How it fits the Hermes ecosystem

This runtime is the commercial-economics counterpart to the rest of the Hermes story. Hermes’ default value prop (per user stories and Nate Herk’s course) is stateful business agent on self-hosted infrastructure. The Codex App-Server runtime adds: “and you can use your existing ChatGPT subscription instead of paying for OpenAI API credits.” That changes the unit-economics calculus for any operator running a 24/7 Hermes deployment that includes OpenAI-side turns — moves the marginal-cost-per-turn closer to zero on the ChatGPT subscription side, while preserving Hermes’ orchestration value above the turn.

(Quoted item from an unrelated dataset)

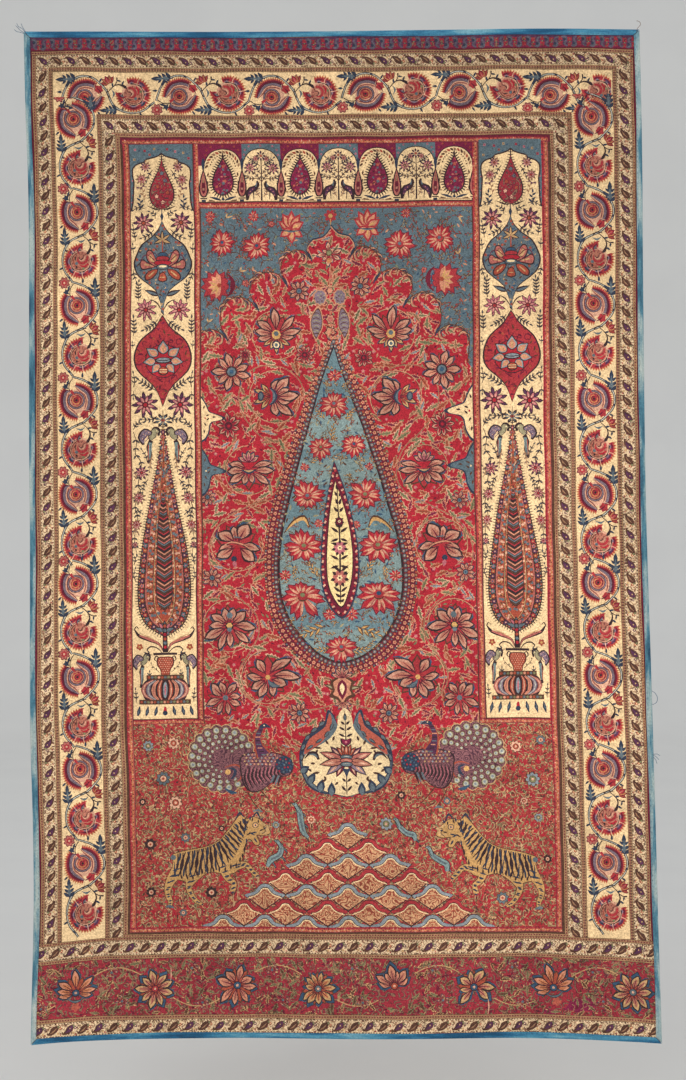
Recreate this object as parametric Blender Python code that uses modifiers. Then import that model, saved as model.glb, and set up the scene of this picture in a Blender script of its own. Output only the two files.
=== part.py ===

It also concretizes one half of the CLI > MCP > API tool hierarchy thesis from the operator’s perspective: Hermes itself is the orchestration layer, but for OpenAI-side turns the Codex CLI is now the preferred runtime — leveraging Codex’s specialized sandbox + tool ecosystem rather than re-implementing them in Hermes. Same pattern that Higgsfield’s skills bundle embraced for creative-AI surfaces: vendor-CLI as the operator runtime, orchestration sits one tier up.

Try It

For Hermes operators considering the Codex runtime:

  1. Verify Codex CLI is current. codex --version — must be 0.130.0+. If older, npm i -g @openai/codex to bump.
  2. Authenticate Codex against your ChatGPT subscription. codex login — writes tokens to ~/.codex/auth.json. Confirm this works standalone before wiring into Hermes.
  3. (Optional) Pre-install Codex plugins you want available. codex plugin marketplace add openai-curated then any specific plugins (Linear, Gmail, etc.). These auto-migrate when you flip the Hermes runtime.
  4. Inside a Hermes session: /codex-runtime codex_app_server. The command discovers + migrates plugins, registers Hermes as MCP server to Codex, persists the config, and takes effect on the next session.
  5. Audit ~/.hermes/config.yaml for model.openai_runtime: codex_app_server to confirm. Also inspect ~/.codex/config.toml for the # managed by hermes-agent block — anything outside that block is yours to edit.
  6. Test a small /goal task. Each continuation is a fresh Codex turn under the new runtime — useful baseline for behavior + cost comparison vs the prior runtime.
  7. Override auxiliary tasks if you want title generation or summarization off the ChatGPT subscription. Add an auxiliary: block in ~/.hermes/config.yaml pointing specific tasks at cheaper providers (e.g. OpenRouter + Gemini 3 Flash).
  8. For multi-profile setups: set CODEX_HOME=~/.hermes/profiles/<name>/codex in your shell env per profile and run codex login once per profile. Without this, all Hermes profiles share ~/.codex/.
  9. To revert: /codex-runtime auto. Managed config block remains for one-command re-enable.

Open Questions

  • What’s the actual rate-limit on ChatGPT-subscription-driven Codex turns under heavy Hermes usage? Codex CLI alone gets ChatGPT-Plus / Pro limits; the docs don’t quantify what happens when a long-running Hermes session burns through those limits mid-turn. Worth a community-measurement pass once operators have run multi-day deployments.
  • Cron jobs are “not specifically tested but should work.” Open thread until first community report on cron + Codex runtime in production. Hermes cron jobs are load-bearing for the self-improvement loop, so a regression here would be material.
  • MCP callback channel: token cost? Hermes-side tools fired via MCP callback presumably cost ChatGPT tokens (since the turn runs under the Codex/ChatGPT auth). The docs don’t disaggregate cost between Codex-native tool calls and MCP-callback tool calls. Worth measuring.
  • Plugin upgrade flow. When codex plugin upgrade runs outside a Hermes session, do the upgrades land in the next Hermes-driven Codex turn automatically? Or does Hermes need a /codex-runtime codex_app_server re-run to re-discover?
  • What does the codex_responses runtime look like? The docs reference it as the runtime the review fork downgrades to, but it isn’t documented on the same page. Open thread for a follow-up ingest if Nous Research publishes the spec separately.
  • Auth file conflicts. If Codex CLI is updated and rotates auth-file format, does Hermes recover gracefully or does the operator need to manually re-codex login? Operational hygiene worth surfacing.